Изменить размер шрифта - +

Около двух тысяч рублей он получал как профессор консерватории. Рублей пятьсот мог заработать в Музыкальном обществе, где за исполнение вещей с этого года начали платить. Несколько сот – как рецензент. Концерт придал ему смелости. Словом: он мог поселиться отдельно. Николай Григорьевич сперва и слышать об этом не хотел, но Чайковский нанял молодого слугу, нашел квартиру из трех комнат на Спиридоновке, повесил над роялем портрет Антона Григорьевича и зажил. Он купил у старьевщика полдюжины венских стульев, спал, как полагается, на диване. Он был у себя. Он мог никого не пускать и мог устраивать званые обеды, – из трактира, в судке, приносилась еда. Он мог, запершись, писать своего “Опричника”.

Он оказался чрезвычайно расчетлив: в “Опричника” совал все, что попадалось под руку из прежних вещей: части “Воеводы”, куски забракованной оперы “Ундина”; текст Островского мешал с текстом Лажечникова; получались неясности, музыкальные и сюжетные, – он словно делал опыт, лепил кое-как, чтобы посмотреть, что же из всего этого выйдет. После двухлетнего труда он с сомнением несколько раз перечел написанное. Тщательно перебелив, он отправил рукопись в Петербург, новому человеку: это был Направник, капельмейстер Мариинского театра.

К новым людям его никогда не влекло, но он уставал от старых своих знакомых. Поселившись один, он попытался хоть как-нибудь оградиться от них новыми знакомыми: сошелся с Кондратьевым, московским светским львом, баловнем женщин, богачом и “любителем всего изящного”; завел старика-шута из мещан, начиненного всяческими сплетнями и историями; привязался к своему ученику, – из ученика ставшему другом, болезненному, музыкально одаренному Володе Шиловскому, и с ним, всегда неожиданно и таинственно, то исчезал к нему в имение, то катил ни с того ни с сего вдвоем за границу, среди зимы; а однажды уехал в Киев, где между Лаврой и Шато-де-Флер прошло несколько праздных дней.

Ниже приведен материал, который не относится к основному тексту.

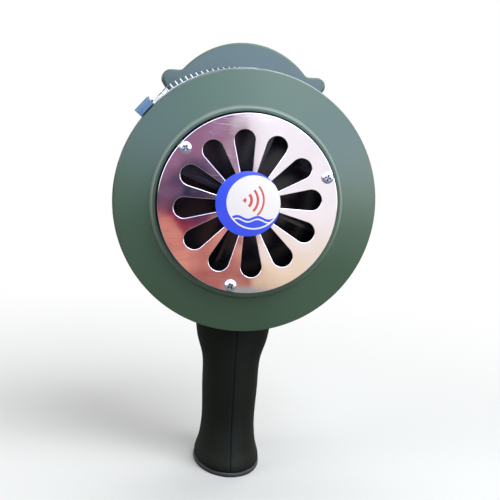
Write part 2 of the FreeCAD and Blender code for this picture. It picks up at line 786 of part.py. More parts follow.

Эта привязанность к Володе началась несколько лет назад. Володе было тогда четырнадцать лет, и в первый раз за границу их сопровождал Володин опекун. Чайковский давал мальчику уроки музыки. Учился он плохо, но в нем была “оригинальная прелесть манер”. “Этот господинчик как будто создан для того, чтобы пленять и очаровывать всех и каждого”, – писал о нем Чайковский. Но и Володя как-то безудержно, капризно и сразу привязался к своему учителю.

В летние месяцы, изменяя братьям, Чайковский несколько раз уезжал с ним и бывал счастлив подле него. Вспоминались блаженные дни в Швейцарии, где Володя ни на что не хотел смотреть и все требовал швейцарского сыру; потом был жаркий август в русском степном захолустье, где мальчик заскучал и пытался сбежать в Москву. Чайковскому всюду бывало с ним хорошо; иногда ему казалось, что Володя сделается когда-нибудь большим музыкантом, но Володя ленился, лежал на постели с ногами, обутыми в щегольские сапожки, дразнил Чайковского мышами, которых тот боялся, и вслух мечтал о том, что было бы, если бы он родился две тысячи лет тому назад римским патрицием.

А Направник все не давал ответа насчет “Опричника”. Направник был теперь полновластным хозяином Санкт-Петербургской оперы, и Чайковский, после нескольких месяцев ожидания, решил сам съездить к нему.

Все это время он писал много и беспорядочно, но главное – почти не думая, не соображая, что выйдет из написанного. Писал он каждый день, чаще всего вовсе не прикасаясь к фортепиано, уставал, болел, но не сдавался. В Петербург он теперь вез вещь, которой был взволнован и горд, – это была Вторая симфония, с финалом из “Журавля”, песни, напетой ему как-то в Каменке буфетчиком Давыдовых.

Метель мела в предрождественскую неделю, когда он приехал в Петербург. Никогда еще не возвращался он сюда с такими надеждами. Закутавшись в шубу, он сел в низкие извозчичьи санки; остановиться он решил на этот раз не у отца, а в гостинице “Виктория”.